**DATASET EXTRACT:**
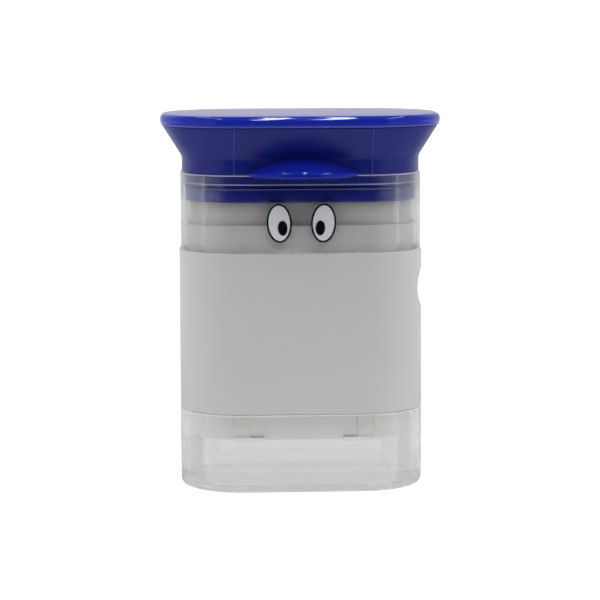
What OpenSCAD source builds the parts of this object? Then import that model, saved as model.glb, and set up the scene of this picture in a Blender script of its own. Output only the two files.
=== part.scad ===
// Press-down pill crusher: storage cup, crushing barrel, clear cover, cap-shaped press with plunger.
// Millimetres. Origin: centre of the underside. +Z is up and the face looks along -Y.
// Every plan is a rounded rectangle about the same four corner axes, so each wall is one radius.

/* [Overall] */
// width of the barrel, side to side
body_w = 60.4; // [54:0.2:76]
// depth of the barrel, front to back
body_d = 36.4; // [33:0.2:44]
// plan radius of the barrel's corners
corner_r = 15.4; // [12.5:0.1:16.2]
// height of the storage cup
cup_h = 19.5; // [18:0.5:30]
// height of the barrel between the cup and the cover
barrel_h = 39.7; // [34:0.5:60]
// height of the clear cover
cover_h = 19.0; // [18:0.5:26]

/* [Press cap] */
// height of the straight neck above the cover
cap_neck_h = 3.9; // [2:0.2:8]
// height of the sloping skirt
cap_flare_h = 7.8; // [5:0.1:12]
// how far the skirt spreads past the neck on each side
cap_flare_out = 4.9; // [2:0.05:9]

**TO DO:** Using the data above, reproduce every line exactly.

**FULL ANSWER:**
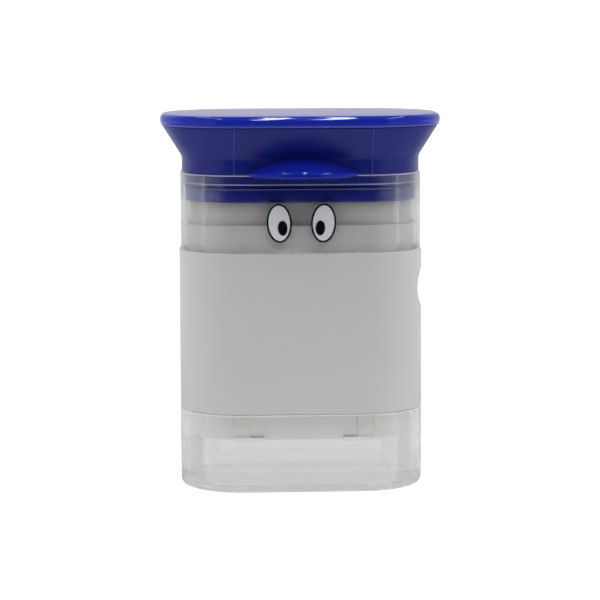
What OpenSCAD source builds the parts of this object? Then import that model, saved as model.glb, and set up the scene of this picture in a Blender script of its own. Output only the two files.
=== part.scad ===
// Press-down pill crusher: storage cup, crushing barrel, clear cover, cap-shaped press with plunger.
// Millimetres. Origin: centre of the underside. +Z is up and the face looks along -Y.
// Every plan is a rounded rectangle about the same four corner axes, so each wall is one radius.

/* [Overall] */
// width of the barrel, side to side
body_w = 60.4; // [54:0.2:76]
// depth of the barrel, front to back
body_d = 36.4; // [33:0.2:44]
// plan radius of the barrel's corners
corner_r = 15.4; // [12.5:0.1:16.2]
// height of the storage cup
cup_h = 19.5; // [18:0.5:30]
// height of the barrel between the cup and the cover
barrel_h = 39.7; // [34:0.5:60]
// height of the clear cover
cover_h = 19.0; // [18:0.5:26]

/* [Press cap] */
// height of the straight neck above the cover
cap_neck_h = 3.9; // [2:0.2:8]
// height of the sloping skirt
cap_flare_h = 7.8; // [5:0.1:12]
// how far the skirt spreads past the neck on each side
cap_flare_out = 4.9; // [2:0.05:9]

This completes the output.